Dalam pendapat saya, percampuran dua kebudayaan tidaklah mungkin kecuali kebudayaan mampu mencari, menguasai, dan mengejawantah (embody) dalam kekuatan dan identitas diri. Zab tampaknya akan sukses dalam mengembangkan atau memperluas basis dari tarian Afrika dan tarian kontemporer tanpa memanfaatkan atau menghilangkan nilai inisial terpenting mereka atau harga dirinya.
Banyak diskusi penting yang terjadi pada permulaan sebuah proses koreografi. Dialog terbuka merupakan hal yang dijadikan latar belakang berpikir. Koreografer mungkin mempertanyakan alasan dan motivasi sebuah teknik asing. Contohnya, tari klasik India. Mengapa tarian itu menggunakan mata dan tangan dengan sangat dominan? Melambangkan apakah ketiga cara berdiri atau standing pose-nya? Apa teori keindahan dari "rasa"? Apakah tarian klasik tersebut mengacu pada epik Ramayana/Mahabarata, Vedas, ataukah Yoga? Apakah tarian itu berasal dari pedesaan, istana, atau dari tempat kediaman selir-selir raja?

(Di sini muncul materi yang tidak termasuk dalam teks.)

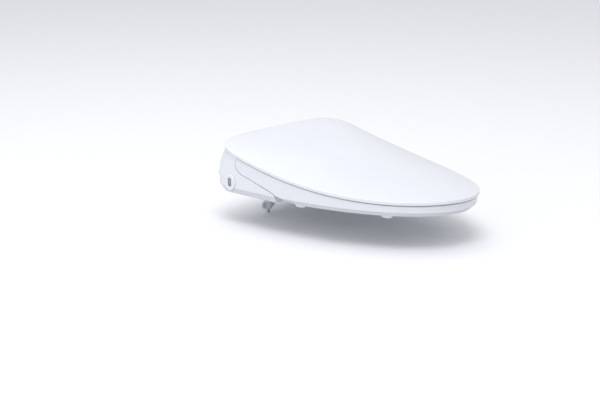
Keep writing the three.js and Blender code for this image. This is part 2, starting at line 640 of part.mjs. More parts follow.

Pada masyarakat Amerika/Barat, mengapa ada kebutuhan pasca-modernisme atau teknik pelepasan (release)? Mengapa lantai dan kehalusan gerak punggung sangat penting pada gerakan tari kontemporer Amerika? Mengapa ada begitu banyak teks pribadi dan autobiografi ketika menari? Beberapa hal ini merupakan konsep yang penting untuk dijawab dan dijelaskan bagi koreografer/penari yang terlibat dalam proses kolaborasi antar-budaya. Adakah hal-hal esensial yang harus dihindari atau boleh dilakukan oleh orang lain yang punya latar belakang sebaliknya? Proses diskusi, question and answer dari dua kolaborator, akan sangat diperlukan. Dan lebih menghargai kultur atau budaya orang lain adalah nilai plus sebuah hasil kolaborasi yang maksimal.